2. We do not want to invest on Hardware, that’s why Renting a VPS from the local service provider.
3. Our organization is small, we have few accounts and low volume of Inbound email, that’s why using their Spam filter.
How This Design will Work:
1. If we co-locate our physical box at the ISP or rent a VPS from them, our design will work like an on-premise deployment. Simply set the MX record of our domain’s DNS to the IP address of our co-located server, however that server cannot be multi-homed like before, and it must route mail to our organization’s mail server. Our mail server must be configured with a Public or Private IP to receive mail from the co-located server.
2. If we use an ISP’s mail server or a hosted mail scanner, we must point our MX record to their server’s hostname/IP address so that they can receive our domain’s mail and transmit it to our local server after scanning.

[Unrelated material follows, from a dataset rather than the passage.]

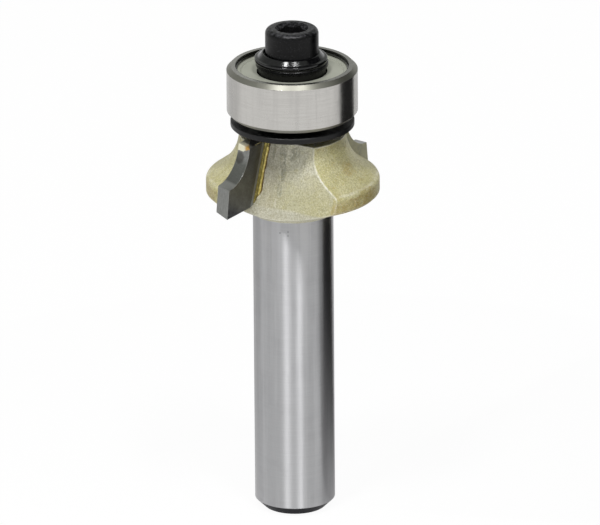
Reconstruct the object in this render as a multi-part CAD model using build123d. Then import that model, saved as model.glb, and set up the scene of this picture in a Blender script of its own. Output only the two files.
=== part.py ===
from build123d import *
from math import cos, radians, sin, sqrt, tan
import os

# Two-flute corner-rounding router bit with a guide bearing at its tip.
# Millimetres. The origin is the centre of the shank's end face and +Z runs to the tip.
# The first carbide tip points along +X and its rake face looks along +Y.

# Shank and painted head, turned from one bar
shank_diameter = 8.0
shank_length = 31.2
shank_chamfer = 0.9
head_height = 8.3            # from the end of the bare shank to the flat top
collar_width = 0.75          # painted cone where the head swells out of the shank
collar_rise = 0.55
underside_rise = 2.1         # from the bare shank to the lip's lower edge
lip_diameter = 17.24
lip_height = 1.59
lip_edge = 0.22              # small bevel at the lip's lower edge
lip_round = 0.6
neck_diameter = 10.6
neck_lean = 6.0              # the neck widens downwards, from upright
bell_angle = 36.0            # slope of the bell above the lip, from level
bell_radius = 4.7            # sweep from the slope up into the neck

# Spigot that carries the bearing, and its tapped hole
spigot_diameter = 4.0
spigot_recess = 0.2          # the spigot stops below the bearing's top face
spigot_bevel = 0.2
screw_diameter = 3.0
screw_reach = 8.0            # length of screw under its head
hole_allowance = 1.0         # hole runs on below the screw's end
drill_angle = 118.0
thread_clearance = 0.03
sliding_fit = 0.02           # radial, rings on the spigot

# Chip gullets
gullet_seam_reach = 4.73     # floor to axis, where it meets the rake face
gullet_floor_radius = 60.0
gullet_floor_turn = 2.5      # the floor's arc leans back from the rake face, degrees
gullet_floor_chord = 8.8
gullet_tilt = 12.2           # the floor closes on the axis towards the tip
rake_lag = 1.3               # rake face behind the axis, which gives the hook angle
rake_lean = 5.0              # shear angle of the cutting edge

# Brazed carbide tips
profile_radius = 3.2         # the rounding that the bit cuts
tip_thickness = 1.6
tip_drop = 0.42              # tip below the lip's lower edge
tip_neck = 0.3               # straight edge above the profile
tip_relief = 0.45            # clearance behind the cutting edge
tip_end_relief = 0.24
tip_bevel_width = 0.65       # ground along the inner edge of the rake face
tip_bevel_depth = 0.14
braze_gap = 0.1
braze_width = 0.4            # the golden strip that runs out on to the gullet floor
flutes = 2

# Guide bearing
bearing_diameter = 13.0
bearing_width = 5.0
ring_bevel = 0.42            # ground off the outer ring's corners
race_bore_diameter = 10.3    # outer ring between its shields
land_diameter = 6.7          # inner ring's outside
ball_diameter = 2.381
ball_count = 7
race_clearance = 0.03
pocket_clearance = 0.06
cage_air = 0.4               # cage to each ring
cage_base = 0.25
cage_rise = 0.55
shield_recess_diameter = 11.2
shield_recess_depth = 0.75
shield_thickness = 0.25
shield_step = 0.12           # the shield's web sits lower than its rim
shield_rim = 0.45
shield_air = 0.15            # shield's bore to the inner ring
snap_wire = 0.26
snap_groove_depth = 0.1
snap_gap = 1.4
snap_gap_angle = 33.2        # where the split in each wire points
seat_clearance = 0.01

# Stack on the spigot, from the head up
lower_shim_diameter = 6.0
lower_shim_thickness = 0.8
disc_diameter = 12.3
disc_thickness = 0.6
disc_bevel = 0.08
upper_shim_diameter = 6.4
upper_shim_thickness = 0.6
washer_diameter = 7.2
washer_bore_clearance = 0.15
washer_thickness = 0.45
washer_bevel = 0.09
washer_shift = 0.1           # the upper washer has slipped on the screw
washer_shift_angle = -56.8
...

Design-3, Spam Filter deployment in the Cloud
When we can use Cloud Hosted Spam Filter:
1. We do not want to invest on Hardware, that’s why Renting a VPS from the cloud provider.
2. we don’t want to manage spam filter, we choose Hosted solution which is managed by the Cloud Provider.
3. We liked the payment method for the hosted service, bulk, volume based or pay per mail etc.
4. We liked Other facility provided by the Provider like Redundancy, High availability, archiving etc.
How This Design will Work:
1. VPS rented from Cloud Provider will work like the on premise deployment. We need to Set the MX record of our Domain’s DNS to the Cloud VPS IP, VPS must route mail to our Organizations Mail Server, Our mail server must be configured with a Public IP ( as we are not directly connected with them) to receive mail from ISP.
2. If we Use Cloud hosted Scanner, We must Set our MX record points to the respective scanning systems Hostname/IP, after scanning they will deliver to our Mail Server.